To that point I had conceptualized knowledge in terms of either empirical accuracy or deductive validity; at that point I began to conceptualize

knowledge also as a function of use and usefulness. In that sense what Re:Enlightenment has brought my work is primarily, among many things, the explanatory power that comes from inserting the concepts of use and usefulness into my work on the contributions that seventeenth- and eighteenth-century novels, travelogues, scientific atlases, etc. have made to knowledge. That is, these have been not just ‘forms’ or even historical genres, but instruments. Inserting use and usefulness into my concept of knowledge has been fruitful for my work on specific objects of study (as in the examples above), but has also worked in the other direction, from the specific to the general, as a way of clarifying and explaining my sense of which methodological and epistemological moves I think are necessary for my work and work like it to be useful beyond the immediate contexts of liberal arts college classroom and the field of literary studies.

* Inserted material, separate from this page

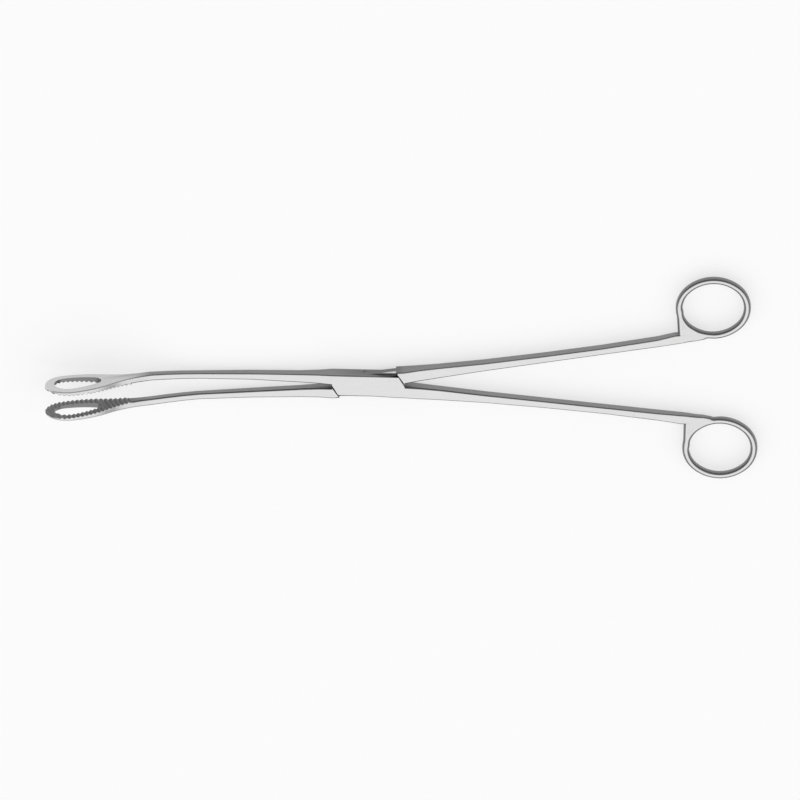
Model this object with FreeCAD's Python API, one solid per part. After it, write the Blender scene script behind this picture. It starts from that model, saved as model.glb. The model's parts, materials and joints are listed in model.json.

Likewise I’ve come to understand my public-facing or general-audience writing as not useful by and of

the larger and multiple audiences it reaches, but by its capacity to offset or work against even a fraction of what Seth Rudy has characterized as the ‘anti-knowledge’ forces at work today. I’ve had a lot to say about how Re:Enlightenment has shaped my work, and being relatively new to Re:Enlightenment I can’t imagine I’ve shaped much of that organism at all! But in the spirit of useful knowledge, I aim to remedy that.